[What is required] Find the lines that hold "names". Report only how many there are.

[3D code data]
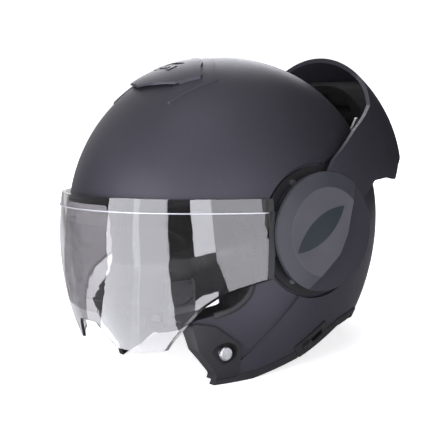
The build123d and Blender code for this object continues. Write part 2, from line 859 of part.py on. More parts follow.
def release_housing():
    """The tray behind the chin bar's wall that the release button sinks into."""
    floor = button_inside + button_foot + button_travel + button_gap
    pocket = 2 * button_foot + 2 * button_gap
    with BuildPart() as tray:
        add(button_prism(button_length + pocket + 2 * tray_wall,
                         button_height + pocket + 2 * tray_wall,
                         -floor - tray_wall, 0, button_corner))
        add(bar_form(bar_wall + button_gap), mode=Mode.INTERSECT)
        add(button_prism(button_length + pocket, button_height + pocket, -floor, overrun,
                         button_corner), mode=Mode.SUBTRACT)
    return tray.part


def pawl_point(along):
    """A point of the left pawl's line, measured down the bar from its bottom edge."""
    return (pawl_y + along * cos(radians(pawl_heading)),
            pawl_z + along * sin(radians(pawl_heading)))


def pawl_sketch(start, end, width):
    middle = pawl_point((start + end) / 2)
    with Locations(Location((middle[0], middle[1], 0), (0, 0, pawl_heading))):
        RectangleRounded(end - start, width, pawl_corner)


def latch_pawl():
    """The left latch pawl: a flat nose at the bar's edge on a block in its guide."""
    with BuildPart() as pawl:
        with BuildSketch(Plane.YZ.offset(pawl_x)):
            pawl_sketch(0, pawl_length, pawl_width)
        extrude(amount=pawl_thickness)
        with BuildSketch(Plane.YZ.offset(pawl_x + pawl_thickness)):
            pawl_sketch(pawl_length - pawl_block, pawl_length, pawl_width / 2)
        extrude(amount=pawl_block_height)
    return pawl.part


def latch_guide():
    """The left guide on the bar's inner wall that the pawl's block slides in."""
    with BuildPart() as guide:
        with BuildSketch(Plane.YZ.offset(pawl_x + pawl_thickness + button_gap)):
            pawl_sketch(pawl_length - pawl_block - guide_wall,
                        pawl_length + button_travel + guide_wall, pawl_width + guide_wall)
        extrude(amount=half_width)
        add(bar_form(bar_wall + pin_clearance), mode=Mode.INTERSECT)
        with BuildSketch(Plane.YZ.offset(pawl_x)):
            pawl_sketch(pawl_length - pawl_block - button_gap,
                        pawl_length + button_travel + button_gap,
                        pawl_width / 2 + 2 * button_gap)
        extrude(amount=pawl_thickness + pawl_block_height + button_gap, mode=Mode.SUBTRACT)
    return guide.part


def pivot_cover():
    """The left cover: a bevelled ring round a raised face, cut off slanting at the back."""
    cover_x = hub_plate_x + hub_plate_thickness
    with BuildPart() as cover:
        with BuildSketch(Plane.YZ.offset(cover_x)):
            with Locations((pivot_y, pivot_z)):
                Circle(hub_plate_radius)
        extrude(amount=cover_height - cover_bevel_drop)
        for height, radius in ((cover_height - cover_bevel_drop, hub_plate_radius),
                               (cover_height, hub_plate_radius - cover_bevel)):
            with BuildSketch(Plane.YZ.offset(cover_x + height)):
                with Locations((pivot_y, pivot_z)):
                    Circle(radius)
        loft()
        add(side_prism(cover_shares, cover_corner), mode=Mode.INTERSECT)
        with BuildSketch(Plane.YZ.offset(cover_x + cover_height)):
            leaf(0)
        extrude(amount=-inlay_depth, mode=Mode.SUBTRACT)
        split(bisect_by=Plane.YZ, keep=Keep.TOP)
    return cover.part


def leaf(inset):
    """The inlay's pointed oval on the current sketch plane, where two equal arcs cross."""
    high = inlay_width / 2 - inset
    radius = ((inlay_length / 2 - inset) ** 2 + high ** 2) / (2 * high)
    with Locations(Location((inlay_y, inlay_z, 0), (0, 0, inlay_tilt))):
        with Locations((0, high - radius)):
            Circle(radius)
        with Locations((0, radius - high)):
            Circle(radius, mode=Mode.INTERSECT)


def cover_inlay():
    floor_x = hub_plate_x + hub_plate_thickness + cover_height - inlay_depth
    with BuildPart() as inlay:
        with BuildSketch(Plane.YZ.offset(floor_x)):
            leaf(pin_clearance)
        extrude(amount=inlay_depth - pin_clearance)
    return inlay.part


def visor_shell(inset_out, inset_in):
    return (ellipsoid(visor_half_width - inset_out, visor_half_length - inset_out,
                      visor_half_height - inset_out, form_centre_y, visor_centre_z)
            - ellipsoid(visor_half_width - inset_in, visor_half_length - inset_in,
                        visor_half_height - inset_in, form_centre_y, visor_centre_z))


def front_prism(points, corner, from_y):
    """A front view outline run forwards from a plane across the helmet."""
    with BuildPart() as prism:
        with BuildSketch(Plane.XZ.offset(from_y)):
            with BuildLine():
                FilletPolyline(*points, radius=corner, close=True)
            make_face()
        extrude(amount=2 * half_length)
    return prism.part


def visor():
    """The clear shield, thicker in a band along its top edge."""
    outline = mirrored(at(visor_shares, visor_half_width, visor_half_height))
    top = visor_shares[0][1] * visor_half_height
    band = [(visor_half_width + overrun, top), (visor_half_width + overrun, top - visor_band)]
    with BuildPart() as shield:
        add(visor_shell(-visor_band_proud, 0))
        add(front_prism(mirrored(band), visor_corner, visor_front_y), mode=Mode.INTERSECT)
        add(visor_shell(0, visor_wall) & front_prism(outline, visor_corner, visor_front_y))
    return shield.part


def visor_arm():
    """The left visor arm: its ring on the boss, and the frame that holds the visor's edge."""
    outline = mirrored(at(visor_shares, visor_half_width, visor_half_height))
    ring_x = side_flat_x + base_boss_height - visor_ring_thickness - shoe_gap
    bore = base_boss_radius + pin_clearance
    with BuildPart() as frame:
        add(visor_shell(0, visor_wall))
        add(front_prism(outline, visor_corner, visor_frame_y), mode=Mode.INTERSECT)
        add(front_prism(outline, visor_corner, visor_front_y - liner_gap), mode=Mode.SUBTRACT)
        add(side_discs(bore + visor_ring_width, ring_x, ring_x + visor_ring_thickness))
        with BuildSketch(Plane.YZ.offset(ring_x)):
            with Locations((-visor_frame_y, pivot_z)):
                Rectangle(web_length, web_height)
        extrude(amount=web_depth)
        add(side_discs(bore, 0, 2 * half_width), mode=Mode.SUBTRACT)
        split(bisect_by=Plane.YZ, keep=Keep.TOP)
    return frame.part


def antifog_lens():
    side, top, low = antifog_shares
    corners = ((side * visor_half_width, top * visor_half_height),
               (side * visor_half_width, low * visor_half_height))
    with BuildPart() as lens:
        add(visor_shell(visor_wall + liner_gap, visor_wall + liner_gap + antifog_wall))
        add(front_prism(mirrored(list(corners)), antifog_corner, visor_front_y),
            mode=Mode.INTERSECT)
    return lens.part


def crown_prism(shares, corner):
    """A plan outline, mirrored across the middle, run up through the crown."""
    points = at(shares, half_width, half_length)
    with BuildPart() as prism:
        with BuildSketch():
            with BuildLine():
                FilletPolyline(*(points + [(-x, y) for x, y in reversed(points[1:-1])]),
                               radius=corner, close=True)
            make_face()
        extrude(amount=2 * crown_height)
    return prism.part


def raised_crown(shift, proud):
    """The crown moved forwards and grown, which stands out most at the brow."""
    return Pos(0, -shift, 0) * dome(-proud)


def top_vent():
    """The scoop on the crown with the open mouth under its lip, and its winged base plate."""
    roof = raised_crown(scoop_shift, scoop_proud) & crown_prism(scoop_shares, scoop_corner)
    mouth = raised_crown(scoop_shift, scoop_proud - scoop_lip) & crown_prism(mouth_shares,
                                                                             mouth_corner)
    with BuildPart() as scoop:
        add(raised_crown(wing_shift, wing_proud) & crown_prism(wing_shares, wing_corner))
        add(roof - mouth)
        add(dome(0), mode=Mode.SUBTRACT)
        add(plane_prism(slider_plane(), slider_length + 2 * button_gap,
                        slider_width + slider_travel + 2 * button_gap, 0, 2 * overrun,
                        slider_corner), mode=Mode.SUBTRACT)
    return scoop.part


def slider_plane():
    """The floor of the top vent's slider pocket, square to the shell there."""
    ahead = (slider_y - form_centre_y) / half_length
    up = sqrt(1 - ahead ** 2)
    plane = tilted_plane(slider_y, up * crown_height, ahead / half_length, up / crown_height)
    return plane.offset(slider_floor)


def top_vent_slider():
    plane = slider_plane().offset(button_gap)
    with BuildPart() as slider:
        with BuildSketch(plane):
            with Locations((0, -slider_travel / 2)):
                RectangleRounded(slider_length, slider_width, slider_corner)
        extrude(amount=slider_thickness)
        with BuildSketch(plane.offset(slider_thickness)):
            with Locations((0, -slider_travel / 2)):
                Rectangle(slider_length / 2, slider_width / 3)
        extrude(amount=slider_thickness / 2)
    return slider.part


def standing():
    """The place of every piece once the helmet stands on its jaw and nape."""
    front, back = at(rim_shares[1:6:4])
    tilt = atan2(back[1] - front[1], back[0] - front[0])
    drop = front[1] * cos(tilt) - front[0] * sin(tilt)
    return Location((0, 0, -drop)) * Location((0, 0, 0), (-degrees(tilt), 0, 0))


os.makedirs("parts", exist_ok=True)
singles = {"outer_shell": outer_shell, "base_trim": base_trim, "brow_seal": brow_seal,
           "eps_liner": eps_liner, "crown_pad": crown_pad, "neck_roll": neck_roll,
           "strap_anchors": strap_anchors, "base_screws": base_screws,
           "buckle_tongue": buckle_tongue, "buckle_body": buckle_body,
           "buckle_pin": buckle_pin_rod, "buckle_lever": buckle_lever,
           "sun_visor": sun_visor, "sun_visor_pins": sun_pins,
           "sun_lever_housing": sun_lever_housing, "sun_lever": sun_lever,
           "visor": visor, "antifog_lens": antifog_lens,
           "chin_bar": chin_bar, "chin_bar_liner": chin_bar_liner, "chin_vent": chin_vent,
           "chin_vent_shutter": chin_vent_shutter, "release_button": release_button,
           "release_housing": release_housing, "top_vent": top_vent,
           "top_vent_slider": top_vent_slider}
pairs = {"cheek_pad": cheek_pad, "strap": strap, "latch_block": latch_block,
         "striker_stud": striker, "pivot_base": pivot_base, "pivot_carrier": pivot_carrier,
         "visor_arm": visor_arm, "pivot_cover": pivot_cover, "cover_inlay": cover_inlay,
         "latch_pawl": latch_pawl, "latch_guide": latch_guide}
pieces = {name: make() for name, make in singles.items()}
for name, make in pairs.items():
    pieces[f"{name}_left"] = make()
    pieces[f"{name}_right"] = other_side(pieces[f"{name}_left"])
stood = {name: piece.moved(standing()) for name, piece in pieces.items()}
spans = [piece.bounding_box() for piece in stood.values()]
middle_y = (min(span.min.Y for span in spans) + max(span.max.Y for span in spans)) / 2
for name, piece in stood.items():
    final = piece.moved(Location((0, -middle_y, 0)))
    final.label = name
    export_step(final, f"parts/{name}.step")
    print(name, len(final.solids()), round(final.volume), final.is_valid)
print("tilt", -standing().orientation.X, "raised", standing().position.Z, "middle", middle_y)
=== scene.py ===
"""Looks, lining, straps, light and camera for the flip-over helmet."""

import json
from math import cos, radians, sin

import bmesh
import bpy
from mathutils import Matrix, Vector


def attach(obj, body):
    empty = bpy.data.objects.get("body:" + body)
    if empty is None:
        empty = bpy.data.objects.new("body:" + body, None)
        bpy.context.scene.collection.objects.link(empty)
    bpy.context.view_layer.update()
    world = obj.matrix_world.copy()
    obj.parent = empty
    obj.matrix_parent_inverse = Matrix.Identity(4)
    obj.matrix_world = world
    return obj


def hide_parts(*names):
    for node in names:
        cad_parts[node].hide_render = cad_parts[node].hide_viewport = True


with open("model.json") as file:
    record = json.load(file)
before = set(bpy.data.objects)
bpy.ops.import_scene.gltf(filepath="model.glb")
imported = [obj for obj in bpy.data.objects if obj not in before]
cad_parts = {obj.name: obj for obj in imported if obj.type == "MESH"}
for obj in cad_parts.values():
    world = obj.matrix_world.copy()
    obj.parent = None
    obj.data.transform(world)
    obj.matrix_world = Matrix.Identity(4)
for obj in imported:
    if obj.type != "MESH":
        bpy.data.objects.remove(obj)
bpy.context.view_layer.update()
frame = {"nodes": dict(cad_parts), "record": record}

# Worn coordinates have the origin between the ears; the helmet stands tilted back on its jaw.
stand_tilt = radians(10.13)
stand_raise = 0.111597
stand_middle = 0.0061117

# The shell's form in worn coordinates, in metres
half_width, half_length, form_middle = 0.121, 0.135, -0.006
crown_height, side_drop, front_drop = 0.134, 0.190, 0.200


def standing(point):
    """A point in worn coordinates, moved to where the helmet stands."""
    x, y, z = point
    return Vector((x, y * cos(stand_tilt) + z * sin(stand_tilt) - stand_middle,
                   z * cos(stand_tilt) - y * sin(stand_tilt) + stand_raise))


def worn(point):
    """A standing point back in worn coordinates."""
    x, y, z = point
    y, z = y + stand_middle, z - stand_raise
    return Vector((x, y * cos(stand_tilt) - z * sin(stand_tilt),
                   y * sin(stand_tilt) + z * cos(stand_tilt)))


# Finishes

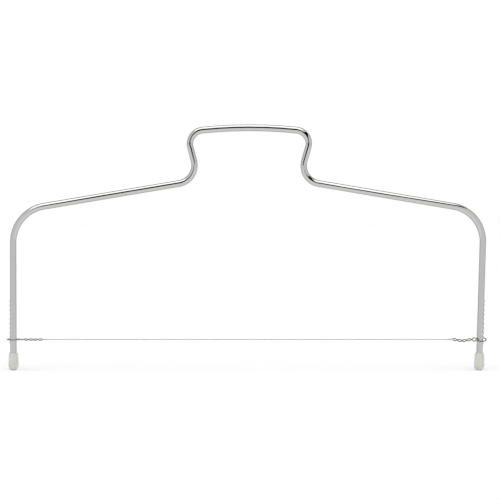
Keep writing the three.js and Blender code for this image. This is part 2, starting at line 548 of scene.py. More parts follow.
@dataclass(frozen=True)
class DrawnWire(Finish):
    """Drawn steel wire, bright where it is taut; where it was twisted by hand it is rougher, tarnished in
    patches, and darker with painted shade between the strands.

    Attributes:
        colour: Its colour along the taut span.
        left_twist_shade_colour: Its colour in the left twisted end, darkened as painted shade between the
            strands.
        right_twist_shade_colour: Its colour in the right twisted end, darker still, as painted shade between
            the strands and tarnish.
        roughness: Its roughness in the span and in the twists.
        twist_start: How far from the middle the painted shade and the rougher, tarnished part begin.
        twist_full: How far from the middle they are full.
        tarnish: The tarnished patches, where the painted shade and the roughness of the twists are greatest.
        shade_and_tarnish_levels: How much of the painted shade and the roughness the twists get between the
            patches and in them.
        grain: The drawing marks.
    """

    name: str = "drawn_wire"
    colour: Rgb = (0.66, 0.66, 0.63)
    # Painted shade: the twisted ends are coloured darker where the strands hide each other, the right one with
    # tarnish too.
    left_twist_shade_colour: Rgb = (0.3, 0.3, 0.29)
    right_twist_shade_colour: Rgb = (0.06, 0.053, 0.026)
    roughness: tuple[float, float] = (0.24, 0.36)
    twist_start: float = 126 * MM
    twist_full: float = 134 * MM
    tarnish: Blotches = Blotches(size=0.8 * MM, detail=3.0, levels=(0.35, 0.7))
    shade_and_tarnish_levels: tuple[float, float] = (0.65, 1.0)
    grain: Grain = Grain(size=0.1 * MM, detail=2.0, depth=0.004 * MM, strength=0.3)

    def paint(self, bench: NodeBench, shader: bpy.types.Node, place: bpy.types.NodeSocket) -> None:
        """Paints the wire.

        Args:
            bench: Where the nodes are added.
            shader: The Principled shader.
            place: The Object coordinates.
        """
        along = bench.split(place)["X"]
        twisted = bench.fade(bench.math("ABSOLUTE", along), self.twist_start, self.twist_full)
        # Painted shade between the twisted strands, in tarnished patches, darkens the ends' colour and raises
        # their roughness.
        twist_shade_and_tarnish = bench.math("MULTIPLY", twisted, self.tarnish.spread(bench, place, *self.shade_and_tarnish_levels))
        on_right = bench.math("GREATER_THAN", along, 0.0)
        twist_shade_colour = bench.blend(on_right, self.left_twist_shade_colour, self.right_twist_shade_colour)
        bench.feed(shader.inputs["Base Color"], bench.blend(twist_shade_and_tarnish, self.colour, twist_shade_colour))
        bench.feed(shader.inputs["Roughness"], bench.fade(twist_shade_and_tarnish, 0.0, 1.0, *self.roughness))
        bench.feed(shader.inputs["Normal"], self.grain.normal(bench, place))
        bench.feed(shader.inputs["Metallic"], 1.0)


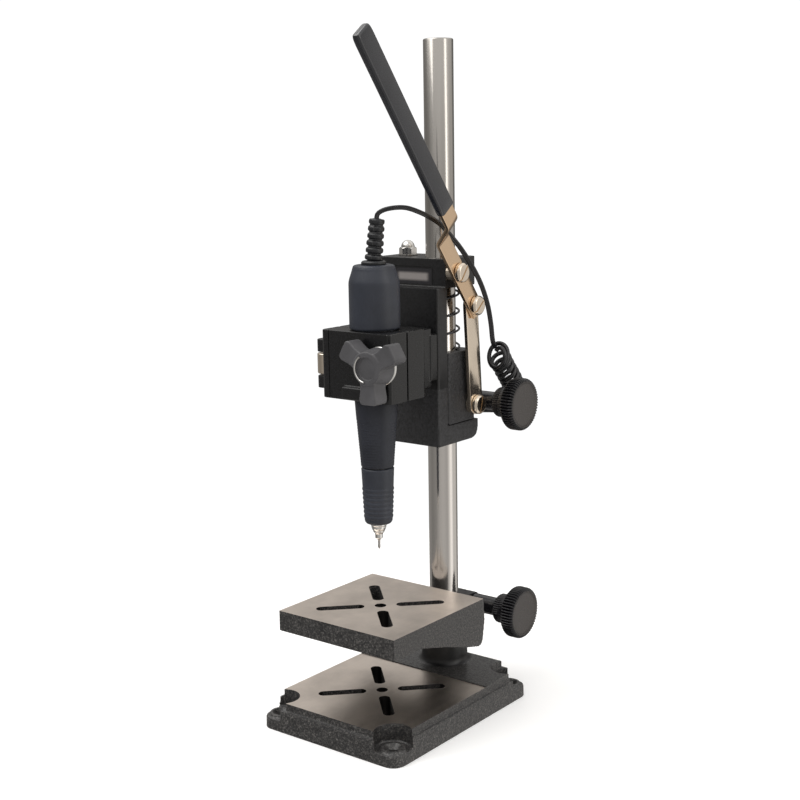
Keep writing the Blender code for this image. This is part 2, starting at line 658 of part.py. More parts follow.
RELIEF_LEAN = Vector((0.078, 0.060, 1.0)).normalized()
RELIEF_BASE = Vector((0.0, SPINDLE_Y, 0.2868))
RELIEF_LONG = 0.0255


def strain_relief():
    """Flange and collar in the cap's hole, with a ribbed bending sleeve that leans with the cord."""
    flange = turned([(0, 0.2872), (0.0068, 0.2872), (0.0075, 0.2866), (0.0075, 0.2853), (0.0039, 0.2853),
                     (0.0039, 0.2790), (0, 0.2790)], AXIS_POINT)
    profile = [(0, RELIEF_LONG), (CORD_R + 0.0016, RELIEF_LONG)]
    ribs = 6
    pitch = RELIEF_LONG / ribs
    for rib in range(ribs):
        top = RELIEF_LONG - rib * pitch
        bulge = 0.0047 + 0.0006 * rib / ribs
        profile += [(bulge, top - 0.2 * pitch), (bulge, top - 0.7 * pitch), (0.0034, top - 0.85 * pitch)]
    profile += [(0.0034, -0.001), (0, -0.001)]
    sleeve = turned(profile, RELIEF_BASE, RELIEF_LEAN, 14)
    join(flange, sleeve)
    return finished(flange, "strain_relief", CORD_BLACK)


# ---- lever and link ---------------------------------------------------------------------------------------
def lever_matrix():
    """Takes (along the lever, across it, x) to world space, from the pivot up towards the grip."""
    up = Vector((0, -cos(LEVER_ANGLE), sin(LEVER_ANGLE)))
    across = Vector((0, sin(LEVER_ANGLE), cos(LEVER_ANGLE)))
    out = Vector((1, 0, 0))
    turn = Matrix((up, across, out)).transposed().to_4x4()
    return Matrix.Translation((0, *LEVER_PIVOT)) @ turn


def lever_strip(start, end, width, spread=0.0):
    """The bent strip, or the space it needs with spread around it."""
    low, high = LEVER_IN - spread, LEVER_IN + BAR_THICK + spread
    side = [(start, low), (0.0275, low), (0.0405, low + LEVER_JOGGLE), (end, low + LEVER_JOGGLE),
            (end, high + LEVER_JOGGLE), (0.0395, high + LEVER_JOGGLE), (0.0265, high), (start, high)]
    strip = flat_x([(a, x) for a, x in side], -width / 2 - spread, width / 2 + spread)
    # flat_x gives (x, y, z) = (across, along, x); put them in (along, across, x) order.
    swap = Matrix(((0, 1, 0), (1, 0, 0), (0, 0, 1))).to_4x4()
    strip.data.transform(lever_matrix() @ swap)
    return strip


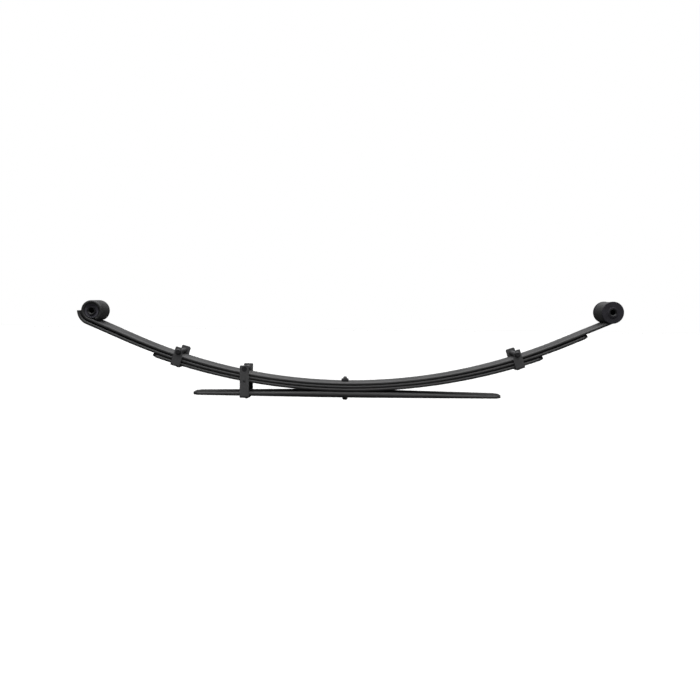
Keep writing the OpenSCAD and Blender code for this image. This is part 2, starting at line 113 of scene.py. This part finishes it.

[Output for this task] 2